There is already precedent for this. US military drones are already capable of identifying human targets and then seeking permission to kill them. The next step, already in discussion, is the production of autonomous drones that can identify a target and launch an attack without consulting a human.
So the answer to our first question is that if you look a relatively few decades into the future, then yes, robots will probably develop the capacity to replace or destroy humans. A bigger question (beyond the scope of this article) is whether they could destroy or displace all of us, and whether they could then run the global infrastructure necessary to ensure their own survival.
Why would they want to destroy us?
Which brings us to the question of motivation. Here, there are several plausible answers, which have been explored by science fiction writers for decades.

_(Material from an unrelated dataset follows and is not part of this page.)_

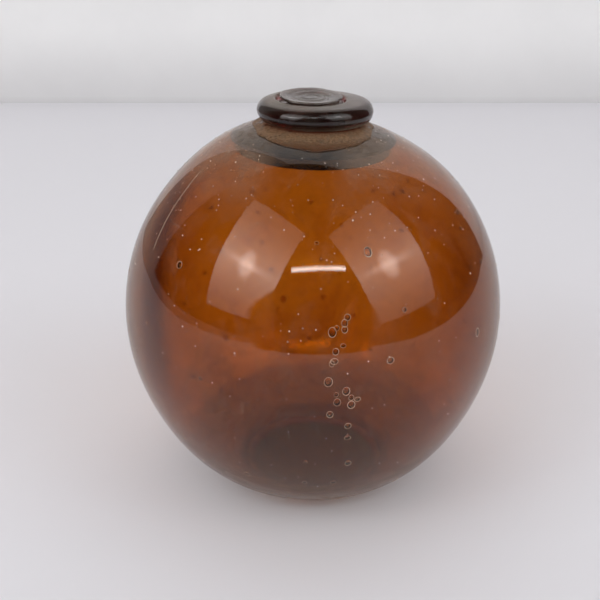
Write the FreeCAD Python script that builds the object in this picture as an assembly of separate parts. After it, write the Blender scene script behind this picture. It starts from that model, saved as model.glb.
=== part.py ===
import FreeCAD
import Part

import math
import os

# Hand-blown glass net float, a sealed hollow ball that carries a fishing net.
# Millimetres, +Z up. The origin is the middle of the flat that it stands on.

# The blown ball
ball_width = 127.0          # across the widest part
ball_half_height = 65.8     # from its widest level to its pole: slightly taller than wide
wall = 1.5                  # glass at the sides
cavity_lift = 0.3           # the glass sank as it set: thicker below by this much, thinner above
sink_radius = 13.0          # the soft ball sank until the table cut its round at this radius
base_wall = 2.2             # glass over the table there
floor_round = 1.5           # blend from the floor of the cavity up into its side
heel_radius = 25.0          # the low heel that the sinking glass squeezed out, which it stands on
heel_round_share = 0.25     # the heel's lower edge, as a share of the heel's height
heel_root_share = 0.7       # the hollow where the heel runs up into the ball, likewise

# The thick collar of glass left round the hole where the blowpipe was cracked off
hole_radius = 12.5
collar_radius = 24.8        # how far out the collar reaches under the shoulder
collar_depth = 5.4          # glass at the collar's edge, measured straight down
collar_round_share = 0.36   # the collar's lower edge, as a share of its step down from the wall
collar_root_share = 0.25    # where the collar runs out into the thin wall, likewise

# The plug, the first gather of glass, which fills the hole and spills over the shoulder as a foot
foot_radius = 18.8
foot_cover = 0.2            # glass over the rim of the hole
foot_round = 0.8
plug_sag = 3.0              # how far the gather hangs below the collar, inside the ball

# The ring, the second gather, rolled into a thick round-edged button on the foot
ring_radius = 18.3
ring_height = 6.6
ring_crown = 0.4            # rise of its top from the edge to the cap's seat
ring_bore_radius = 6.5

# The cap, the last drop of glass, pressed into the middle of the ring
cap_radius = 10.2
cap_shift = -1.2            # it landed a little to the left of the axis
cap_height = 2.4            # rim of the cap above its seat
cap_seat_depth = 1.6        # how deep the seat is sunk in the ring
cap_round = 0.5
cap_tilt = 2.0              # degrees: its rear edge is the high one
cap_dish_radius = 8.6       # the hollow that the tool pressed in its top
cap_dish_depth = 0.6

# Fits: fused glass touches face to face, and the cap's edge stands clear of its seat
fused_gap = 0.0
cap_seat_gap = 0.25

# Levels that follow from the sizes above
ball_radius = ball_width / 2


def ellipse_rise(radius, half_width, half_height):
    """Height of an ellipse above its widest level, at a radius from its axis."""
    return half_height * math.sqrt(1 - (radius / half_width) ** 2)


ball_centre = ellipse_rise(sink_radius, ball_radius, ball_half_height)


def ball_level(radius):
    """Height of the ball's outer skin above the ground, on its upper half."""
    return ball_centre + ellipse_rise(radius, ball_radius, ball_half_height)


ball_top = ball_centre + ball_half_height
collar_under = ball_level(collar_radius) - collar_depth
foot_top = ball_level(hole_radius) + foot_cover
ring_base = foot_top + fused_gap
ring_seat = ring_base + ring_height + ring_crown - cap_seat_depth
cap_base = ring_seat + fused_gap


def point(radius, level):
    return FreeCAD.Vector(radius, 0, level)


def line(start, end):
    return Part.LineSegment(point(*start), point(*end)).toShape()


def arc(start, middle, end):
    return Part.Arc(point(*start), point(*middle), point(*end)).toShape()


def turned(edges):
    """A solid turned about the Z axis from its half outline."""
    face = Part.Face(Part.Wire(edges))
    solid = face.revolve(FreeCAD.Vector(0, 0, 0), FreeCAD.Vector(0, 0, 1), 360)
    return solid if solid.Volume > 0 else solid.reversed()


def cylinder(radius, low, high):
    return Part.makeCylinder(radius, high - low, FreeCAD.Vector(0, 0, low))


def ellipsoid(half_width, half_height, centre):
    """An ellipsoid of revolution, whichever of its two sizes is the larger."""
    top, side = point(0, centre + half_height), point(half_width, centre)
    if half_height > half_width:
        outline = Part.Ellipse(top, side, point(0, centre)).toShape(0, math.pi)
    else:
        outline = Part.Ellipse(side, top, point(0, centre)).toShape(-math.pi / 2, math.pi / 2)
    axis = line((0, centre - half_height), (0, centre + half_height))
    return turned(Part.__sortEdges__([outline, axis]))


def ring_edges(solid, radius, level, tolerance=1e-3):
    """The round edges of a solid at one radius and level."""
    found = []
    for edge in solid.Edges:
        where = edge.Vertexes[0].Point
        same_level = abs(where.z - level) < tolerance and abs(edge.BoundBox.ZLength) < tolerance
        if same_level and abs(math.hypot(where.x, where.y) - radius) < tolerance:
            found.append(edge)
    return found


def ball_skin():
    """The ball's outside, standing on its heel."""
    whole = ellipsoid(ball_radius, ball_half_height, ball_centre)
    standing = whole.common(cylinder(ball_width, 0, 2 * ball_top))
    heel_top = ball_centre - ellipse_rise(heel_radius, ball_radius, ball_half_height)
    standing = standing.fuse(cylinder(heel_radius, 0, 1.5 * heel_top)).removeSplitter()
    hollow = heel_top * heel_root_share
    standing = standing.makeFillet(hollow, ring_edges(standing, heel_radius, heel_top))
    return standing.makeFillet(heel_top * heel_round_share, ring_edges(standing, heel_radius, 0))


def cavity():
    """The sealed air space: a thin-walled ball with a flat floor, stepped in by the collar."""
    inner_radius = ball_radius - wall
    inner_half_height = ball_half_height - wall
    inner_centre = ball_centre + cavity_lift
    air = ellipsoid(inner_radius, inner_half_height, inner_centre)
    air = air.common(cylinder(ball_width, base_wall, 2 * ball_top))
    floor_drop = (inner_centre - base_wall) / inner_half_height
    floor_radius = inner_radius * math.sqrt(1 - floor_drop ** 2)
    air = air.makeFillet(floor_round, ring_edges(air, floor_radius, base_wall))
    air = air.cut(cylinder(collar_radius, collar_under, 2 * ball_top))
    root_level = inner_centre + ellipse_rise(collar_radius, inner_radius, inner_half_height)
    step = root_level - collar_under
    air = air.makeFillet(step * collar_root_share, ring_edges(air, collar_radius, root_level))
    return air.makeFillet(step * collar_round_share, ring_edges(air, collar_radius, collar_under))


def float_shell():
    hole = cylinder(hole_radius, collar_under - collar_depth, 2 * ball_top)
    return ball_skin().cut(cavity()).cut(hole)


def seal_plug():
    """The stem in the blow hole with its hanging drop, and the foot over the shoulder."""
    stem_radius = hole_radius - fused_gap
    foot_blank = cylinder(foot_radius, collar_under, foot_top)
    foot_blank = foot_blank.makeFillet(foot_round, ring_edges(foot_blank, foot_radius, foot_top))
    foot = foot_blank.cut(ellipsoid(ball_radius, ball_half_height, ball_centre))
    stem = turned([
        line((0, foot_top), (stem_radius, foot_top)),
        line((stem_radius, foot_top), (stem_radius, collar_under)),
        arc((stem_radius, collar_under), drop_middle(stem_radius), (0, collar_under - plug_sag)),
        line((0, collar_under - plug_sag), (0, foot_top)),
    ])
    return foot.fuse(stem).removeSplitter()


def drop_middle(stem_radius):
    """The halfway point of the drop's round underside, which is a shallow spherical cap."""
    bowl_radius = (stem_radius ** 2 + plug_sag ** 2) / (2 * plug_sag)
    half_turn = math.asin(stem_radius / bowl_radius) / 2
    across = bowl_radius * math.sin(half_turn)
    return across, collar_under - plug_sag + bowl_radius * (1 - math.cos(half_turn))


def seal_ring():
    """The rolled ring: a flat underside, a half-round nose and a low crown round the cap's seat."""
    nose = ring_height / 2
    nose_start = ring_radius - nose
    seat_radius = cap_radius + abs(cap_shift) + cap_seat_gap
    low, high = ring_base, ring_base + ring_height
    crown = high + ring_crown
    return turned([
        line((ring_bore_radius, low), (nose_start, low)),
        arc((nose_start, low), (ring_radius, low + nose), (nose_start, high)),
        line((nose_start, high), (seat_radius, crown)),
        line((seat_radius, crown), (seat_radius, ring_seat)),
        line((seat_radius, ring_seat), (ring_bore_radius, ring_seat)),
        line((ring_bore_radius, ring_seat), (ring_bore_radius, low)),
    ])


def seal_cap():
    """A coin of glass on its seat, thicker to the rear, dished on top, with a stem down the ring."""
    coin = Part.makeCylinder(cap_radius, 2 * cap_height, FreeCAD.Vector(cap_shift, 0, cap_base))
    above = Part.makeBox(4 * cap_radius, 4 * cap_radius, 4 * cap_height)
    above.translate(FreeCAD.Vector(cap_shift - 2 * cap_radius, -2 * cap_radius, cap_base + cap_height))
    pivot = FreeCAD.Vector(cap_shift, 0, cap_base + cap_height)
    above.rotate(pivot, FreeCAD.Vector(1, 0, 0), cap_tilt)
    coin = coin.cut(above)
    rim = [edge for edge in coin.Edges if edge.BoundBox.ZMin > cap_base + cap_height / 2
           and edge.Length > cap_radius * math.pi]
    coin = coin.makeFillet(cap_round, rim)
    bowl_radius = (cap_dish_radius ** 2 + cap_dish_depth ** 2) / (2 * cap_dish_depth)
    lean = FreeCAD.Rotation(FreeCAD.Vector(1, 0, 0), cap_tilt)
    bowl_centre = pivot + lean.multVec(FreeCAD.Vector(0, 0, bowl_radius - cap_dish_depth))
    coin = coin.cut(Part.makeSphere(bowl_radius, bowl_centre))
    stem = cylinder(ring_bore_radius - fused_gap, ring_base, cap_base + cap_dish_depth)
    return coin.fuse(stem).removeSplitter()


parts = {
    "float_shell": float_shell(),
    "seal_plug": seal_plug(),
    "seal_ring": seal_ring(),
    "seal_cap": seal_cap(),
}

os.makedirs("parts", exist_ok=True)
for name, shape in parts.items():
    for solid in shape.Solids:
        print(name, "valid" if solid.isValid() else "INVALID", round(solid.Volume, 1), "mm3",
              len(solid.Faces), "faces")
    shape.exportStep(os.path.join("parts", name + ".step"))
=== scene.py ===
import math

import bpy
import numpy as np
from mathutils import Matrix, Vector


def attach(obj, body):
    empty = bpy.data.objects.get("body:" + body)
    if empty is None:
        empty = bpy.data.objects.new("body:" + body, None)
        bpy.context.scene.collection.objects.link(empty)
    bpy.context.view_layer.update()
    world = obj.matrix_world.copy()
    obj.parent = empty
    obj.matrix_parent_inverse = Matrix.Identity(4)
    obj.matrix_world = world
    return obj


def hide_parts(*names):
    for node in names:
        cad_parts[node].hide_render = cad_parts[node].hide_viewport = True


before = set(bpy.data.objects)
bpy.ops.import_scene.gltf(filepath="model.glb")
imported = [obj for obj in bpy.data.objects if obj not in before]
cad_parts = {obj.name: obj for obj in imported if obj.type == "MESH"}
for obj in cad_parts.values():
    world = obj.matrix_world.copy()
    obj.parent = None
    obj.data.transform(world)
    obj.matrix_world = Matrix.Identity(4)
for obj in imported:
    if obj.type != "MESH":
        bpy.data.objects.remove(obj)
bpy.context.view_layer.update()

# ---------------------------------------------------------------------------
# The blown ball. A gather of amber glass blown to a thin hollow ball, a little
# taller than wide, that sagged onto a low heel and leaned as it cooled. Its
# wall is full of seeds: gas bubbles drawn flat between its two skins.

MM = 0.001
ball_radius = 63.5
ball_half_height = 65.8
sink_radius = 13.0          # the table cut the soft ball's round at this radius as it sank
heel_radius = 25.0          # the low heel of squeezed-out glass that it stands on
heel_edge = 0.6
heel_root = 2.2             # how far out the heel's root reaches
wall = 1.45
cavity_lift = 0.25          # the glass sank as it set, so the wall is thicker below
base_wall = 2.2
hole_radius = 12.55
collar_radius = 24.8        # the thick glass left round the blow hole
collar_depth = 5.4
turns = 256                 # faces round each turned piece
lean = 0.031                # the shoulder and the seal slope down to the right
amber = (0.84, 0.52, 0.18)
DEGREE = math.pi / 180

ball_centre = ball_half_height * math.sqrt(1 - (sink_radius / ball_radius) ** 2)


def skin_level(radius):
    """Height of the ball's upper skin above the ground, at a radius from its axis."""
    return ball_centre + ball_half_height * np.sqrt(1 - (np.asarray(radius) / ball_radius) ** 2)


def bowl_line(half_width, half_height, floor, top_radius, count, lift=0.0):
    """Half outline of a ball with a flat floor, from the floor's middle to a top radius."""
    top = math.acos(top_radius / half_width)
    drop = math.asin(min(1.0, (ball_centre + lift - floor) / half_height))
    turn = np.linspace(-drop, top, count)
    radius = half_width * np.cos(turn)
    level = ball_centre + lift + half_height * np.sin(turn)
    across = np.linspace(0, radius[0], 9)[:-1]
    return np.vstack([
        np.column_stack([across, np.full(len(across), floor)]),
        np.column_stack([radius, level]),
    ])


def softened(line, step, reach):
    """A half outline in even steps, with its corners rounded over a reach."""
    run = np.concatenate([[0], np.cumsum(np.linalg.norm(np.diff(line, axis=0), axis=1))])
    at = np.linspace(0, run[-1], max(4, int(round(run[-1] / step))))
    even = np.column_stack([np.interp(at, run, line[:, k]) for k in (0, 1)])
    width = max(1, int(round(reach / step)))
    kernel = np.hanning(2 * width + 3)[1:-1]
    kernel /= kernel.sum()
    padded = np.vstack([
        2 * even[0] - even[width:0:-1], even, 2 * even[-1] - even[-2:-width - 2:-1],
    ])
    smooth = np.column_stack([np.convolve(padded[:, k], kernel, "valid") for k in (0, 1)])
    smooth[0], smooth[-1] = even[0], even[-1]
    return smooth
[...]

Let's start with the law of unintended consequences. HAL the computer, in Sir Arthur C Clarke's novel 2001: A Space Odyssey was programmed to ensure the success of a mission to Jupiter.
It concluded that the mission would be more likely to succeed if the fallible humans involved were eliminated - and then proceeded to try and do so.
Or suppose a computer was programmed to do whatever was necessary to eliminate contagious diseases such as Ebola or HIV that harmed humanity. Unless appropriate safeguards were established, the computer might conclude the simplest way to eliminate such diseases would be to eliminate humanity itself. That would certainly solve the problem.
Malice
But the necessary motivation may not have to come from the robots themselves. It could come from humans.
Black hat hackers create destructive viruses for fun, to steal or to cause chaos. It is a virtual certainty a similar class of humans will arise to hack robots and smart computers to make them destructive.
Likewise, a country at war could either create a class of destructive military robots and turn them on their enemies or, cheaper still, hack an enemy's robots to cause them to turn on their makers. This kind of cyberwar also seems a virtual certainty.
There is precedent
Finally, there's precedent for an entity evolving into intelligence and globe-spanning abilities: humanity itself. If it could happen once, it could happen again, only this time we would be the authors of that origin.
So I fear we must conclude that, yes, there could be a Terminator in our future. And if you remain unconvinced by my arguments, consider those put forth by people such as Stephen Hawking, Bill Gates, Elon Musk or the Cambridge University Centre for Existential Risk.
They are all serious and concerned about this question. A more important question may be: are we smart enough to cope intelligently with this challenge?
Or, as science fiction writer Larry Niven put it, think of it as evolution in action.
Richard Worzel is a chartered financial analyst, best-selling author and has for more than 25 years been a globally renowned futurologist.